--- start of PROVIDED MATERIAL ---

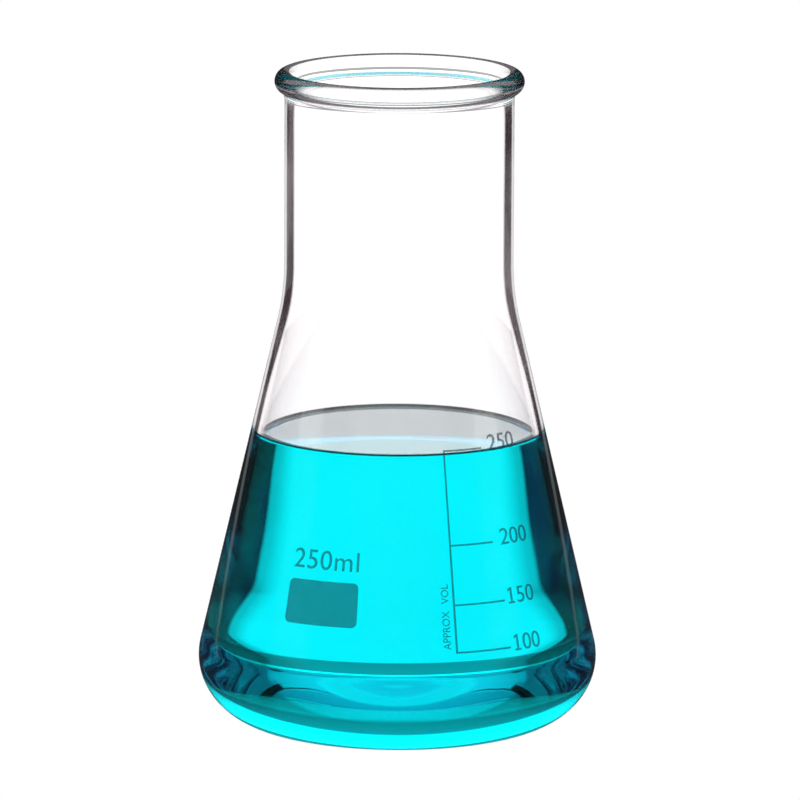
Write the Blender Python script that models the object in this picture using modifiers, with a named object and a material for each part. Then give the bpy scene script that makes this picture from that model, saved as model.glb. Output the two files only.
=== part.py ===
"""Wide-neck Erlenmeyer flask of blown glass, printed with an enamel scale and part filled.

Metres, +Z up. The origin is on the flask's axis, in the plane that the flask stands on. The
printed face looks along -Y, and +X is to its right.
"""

from math import acos, atan2, cos, hypot, pi, radians, sin, sqrt

import bmesh
import bpy
from mathutils import Matrix, Vector

# ---------------------------------------------------------------- driving dimensions

# Glass, outside
FLASK_HEIGHT = 0.141
BODY_DIAMETER = 0.085
HEEL_WIDTH = 0.0163  # how far in from the widest point the rounded heel reaches
HEEL_HEIGHT = 0.0148  # height of the widest point
SHOULDER_RADIUS = 0.0544
NECK_DIAMETER = 0.0487
NECK_LENGTH = 0.0412  # from the end of the shoulder to the top of the rim
STANDING_RING_WIDTH = 0.0035
PUNT_DEPTH = 0.0008

# Glass, inside
BODY_WALL = 0.0016
NECK_WALL = 0.0022
FLOOR_HEIGHT = 0.0034
INNER_HEEL_WIDTH = 0.0135
INNER_HEEL_HEIGHT = 0.0115

# Reinforced rim: a bead, with a slight collar where it runs into the neck
BEAD_PROJECTION = 0.00215
BEAD_HEIGHT = 0.0046
COLLAR_PROJECTION = 0.0003
COLLAR_HEIGHT = 0.0016

# Liquid
LIQUID_LEVEL = 0.0633
MENISCUS_HEIGHT = 0.0011
MENISCUS_WIDTH = 0.0035

# Enamel print
ENAMEL_THICKNESS = 0.00015
SCALE_AZIMUTH = radians(17.9)  # azimuths are measured from -Y, to the right as it is read
SPINE_WIDTH = 0.00045
TICK_WIDTH = 0.00038
GRADUATIONS = (  # volume in ml, height of its line, length of its line
    (100, 0.0234, 0.0127),
    (150, 0.0331, 0.0120),
    (200, 0.0453, 0.0100),
    (250, 0.0647, 0.0088),
)
NUMERAL_HEIGHT = 0.0034
NUMERAL_STRETCH = 1.05  # width of the glyphs against the font's own
NUMERAL_GAP = 0.0011  # from the end of the longest line to the numerals
NUMERAL_DROP = 0.0008  # baseline below the middle of the line
NOTE_TEXT = "APPROX VOL"
NOTE_HEIGHT = 0.00165
NOTE_STRETCH = 0.88
NOTE_WORD_SPACE = 2.6
NOTE_GAP = 0.0012  # from the middle of the scale's spine to the note's baseline
NOTE_START = 0.0241
CAPACITY_TEXT = "250ml"
CAPACITY_HEIGHT = 0.0040
CAPACITY_STRETCH = 1.02
CAPACITY_LETTER_SPACE = 1.06
CAPACITY_AZIMUTH = radians(-36.0)
CAPACITY_BASELINE = 0.0400
SPOT_AZIMUTH = radians(-24.6)
SPOT_BOTTOM = 0.0285
SPOT_WIDTH = 0.0167
SPOT_HEIGHT = 0.0094
SPOT_CORNER = 0.0012

# Fit
CLEARANCE = 0.0003  # between the glass and what lies on or in it

# Fineness of the meshes
TURNS = 64
HEEL_STEPS = 8
SHOULDER_STEPS = 4
BEAD_STEPS = 12
PUNT_STEPS = 3
MENISCUS_STEPS = 3
CORNER_STEPS = 3
GLYPH_STEPS = 2
STRIP_WIDTH = 0.0022  # widest flat strip that a wide print is bent from
AXIS_MERGE = 0.00001  # turned profiles: points this close to the axis or each other join
WELD = 0.000001  # prints: caps to sides
LEAN_ROUNDS = 30

# The built-in font, in shares of its size
CAPITAL_SHARE = 0.682  # height of a capital or a digit
ONE_OUTLINE = (  # a digit 1 with a flag and a foot, about the middle of its stem
    (-0.15, 0.0),
    (0.15, 0.0),
    (0.15, 0.075),
    (0.045, 0.075),
    (0.045, 0.682),
    (-0.03, 0.682),
    (-0.16, 0.605),
    (-0.16, 0.52),
    (-0.045, 0.58),
    (-0.045, 0.075),
    (-0.15, 0.075),
)

# ---------------------------------------------------------------- worked out from them

BODY_RADIUS = BODY_DIAMETER / 2
NECK_RADIUS = NECK_DIAMETER / 2
BORE_RADIUS = NECK_RADIUS - NECK_WALL
SHOULDER_TOP = FLASK_HEIGHT - NECK_LENGTH


class WallFace:
    """One face of the flask's wall, as a curve (radius, height) from its floor to its neck.

    The heel is a quarter ellipse, the shoulder an arc about a centre outside the flask, and
    the cone is the straight line that touches both.
    """

    def __init__(self, floor, widest, heel_width, heel_height, neck_radius):
        self.heel_width = heel_width
        self.heel_height = heel_height
        self.heel_centre = Vector((widest - heel_width, floor + heel_height))
        self.neck_radius = neck_radius
        self.shoulder_centre = Vector((NECK_RADIUS + SHOULDER_RADIUS, SHOULDER_TOP))
        self.shoulder_radius = self.shoulder_centre.x - neck_radius
        self.lean = self.cone_lean()
        outward = Vector((cos(self.lean), sin(self.lean)))
        reach = self.heel_reach(self.lean)
        self.cone_foot = self.heel_centre + Vector(
            (heel_width**2 * outward.x / reach, heel_height**2 * outward.y / reach)
        )
        self.cone_head = self.shoulder_centre - self.shoulder_radius * outward

    def heel_reach(self, lean):
        """Distance from the heel's centre to the tangent that leans this much."""
        return hypot(self.heel_width * cos(lean), self.heel_height * sin(lean))

    def cone_lean(self):
        """Angle between the cone's side and the vertical."""
        across = self.shoulder_centre - self.heel_centre
        lean = 0.0
        for _ in range(LEAN_ROUNDS):
            reach = self.heel_reach(lean) + self.shoulder_radius
            lean = atan2(across.y, across.x) - acos(reach / across.length)
        return lean

    def radius(self, height):
        if height < self.cone_foot.y:
            share = min(1.0, abs(height - self.heel_centre.y) / self.heel_height)
            return self.heel_centre.x + self.heel_width * sqrt(1 - share**2)
        if height < self.cone_head.y:
            share = (height - self.cone_foot.y) / (self.cone_head.y - self.cone_foot.y)
            return self.cone_foot.x + share * (self.cone_head.x - self.cone_foot.x)
        if height < SHOULDER_TOP:
            below = SHOULDER_TOP - height
            return self.shoulder_centre.x - sqrt(self.shoulder_radius**2 - below**2)
        return self.neck_radius

    def heel_points(self):
        """From the edge of the flat floor up to the foot of the cone."""
        start = -pi / 2
        rise = self.cone_foot - self.heel_centre
        end = atan2(rise.y / self.heel_height, rise.x / self.heel_width)
        points = []
        for step in range(HEEL_STEPS + 1):
            angle = start + (end - start) * step / HEEL_STEPS
            offset = Vector((self.heel_width * cos(angle), self.heel_height * sin(angle)))
            points.append(self.heel_centre + offset)
        return points

    def shoulder_points(self):
        """From the head of the cone up to the foot of the neck."""
        points = []
        for step in range(SHOULDER_STEPS + 1):
            angle = pi + self.lean * (1 - step / SHOULDER_STEPS)
            offset = self.shoulder_radius * Vector((cos(angle), sin(angle)))
            points.append(self.shoulder_centre + offset)
        return points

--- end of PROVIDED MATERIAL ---

# EXERCISE GOAL:
Go over the data above and copy every line that has the word "with" in it.

# EXERCISE OUTPUT:
Write the Blender Python script that models the object in this picture using modifiers, with a named object and a material for each part. Then give the bpy scene script that makes this picture from that model, saved as model.glb. Output the two files only.
"""Wide-neck Erlenmeyer flask of blown glass, printed with an enamel scale and part filled.
# Reinforced rim: a bead, with a slight collar where it runs into the neck
ONE_OUTLINE = (  # a digit 1 with a flag and a foot, about the middle of its stem